“‘First thing I knowed, he had his feet on my hoe and he said, “Isom, they tell me you can’t be whipped.” “I’d be willing to be whipped if I’d done anything.” “Huh!” said my master, “Right or wrong, if my overseer asked you for your shirt give it to him.”’

“He held a pistol on him. They made him pull off his shirt and tied him up to a gin post. The overseer hit him five times and kept him there till noon trying to get him to say that he would give his shirt to him the next time. Finally Isom promised and the overseer untied him. When the overseer untied him, Isom took his shirt in one hand and the overseer’s whip in the other and whipped him almost all the way to the big house. Then he ran away and stayed in the woods for three or four days until his old master sent word for him to come on back and he wouldn’t do nothing to him.

“When he went back, his master took him off the farm because he and my father was nursed together and he didn’t want Isom killed. So from that time on, my father never worked as a field hand any more. And they put Isom’s wife as a cook. She couldn’t chop cotton fast enough and they couldn’t handle Isom as long as she was in the field; so they put her to washing, and ironing, and cooking, and milking.

“The second time father ran away was once when they missed some groceries out of the storeroom. Master asked him if he took them because he made the keys to the place and not a person on the place but him could know anything about getting in there. He didn’t own it, so they tied him up and whipped him two days. When night come they took him and tied him in his house and told his wife that if he got loose they would put the portion on her. He didn’t try to get loose because he knowed if he did they would whip her, so he stayed. At noon time when they went to get the dinner they poured three buckets of water in his face and almost drowned him. Then after dinner they came back and whipped him again. Finally he said, ‘I didn’t do it but nothing will suit you but for me to say I did, so I will say I did it.’ So he owned up to it.

“A few days later Mr. Horn who owned the adjoining plantation came over and asked him if he had missed anything,—any rations he said. Old master told him ‘Yes’ and went on to explain what had been taken and what he had done about it. Then Mr. Horn took Mr. Blackshear over to his house and showed him the rations and they were the one he had whipped my old father about. Then Blackshear came back and told my father that he was sorry, that he never had known him to steal anything. He turned him loose and apologized to him but he made him work with the bloody shirt that they whipped him in sticking to his back.

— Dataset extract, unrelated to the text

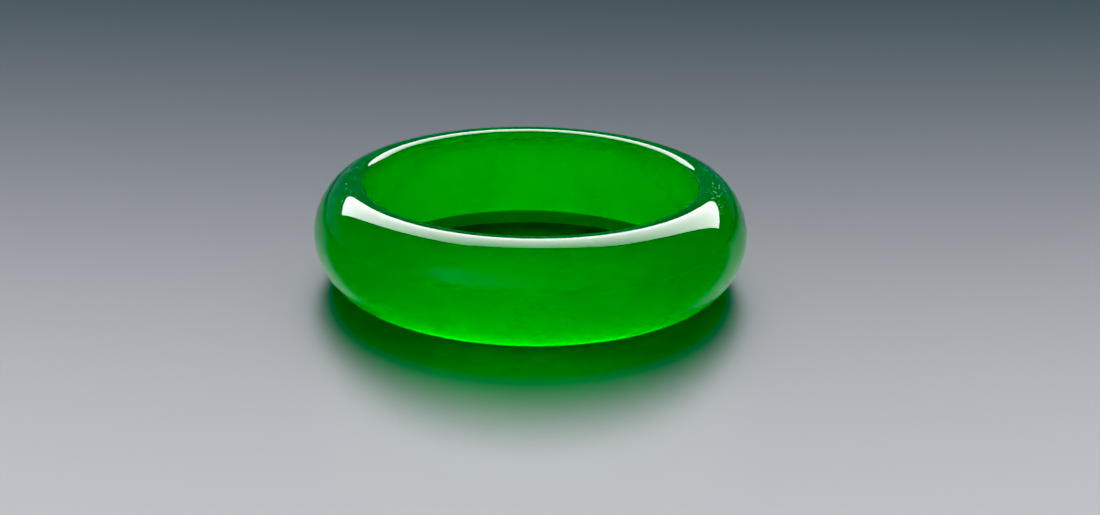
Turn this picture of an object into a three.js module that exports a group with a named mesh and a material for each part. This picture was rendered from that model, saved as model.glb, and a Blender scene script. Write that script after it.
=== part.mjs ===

“The third time he ran off he was in the army working on the batteries at Vicksburg. He worked there till he got to thinking about his wife and children, and then he ran off. He got tired and hungry and he went to Mopilis and give himself up. The jailer written to his master, that is to his mistress, about it, and she got her father to go and see about him and bring him home. They’d had a big storm. The houses were in bad shape. The fences was blown down. The plows was broken or dull and needed fixin’. And they were so glad to see Isom that they didn’t whip him nor nothin’ for runnin’ away.

“Isom’s mother was named Winnie Blackshear. She was Luke’s wife. She was a light brownskin woman and weighed about one hundred fifty pounds. I have seen her, but Luke was dead before I was born. Grandmother Winnie has been dead about twenty years now. She labored in the field.

“My mother’s mother was named Nancy Martin and her father was named Jordan Martin. We kept a Jordan in the family all the way down. Both of them farmed. They were slaves.

“There were fourteen children of us,—eleven sisters and three brothers. The brothers were Jordan, Prince, and John. The sisters were Margaret, Eliza, Nancy, Tempy, Bell, Abbie, Caroline, Frances, Dosia, Mattie, Lucy, Louisa, Ida.”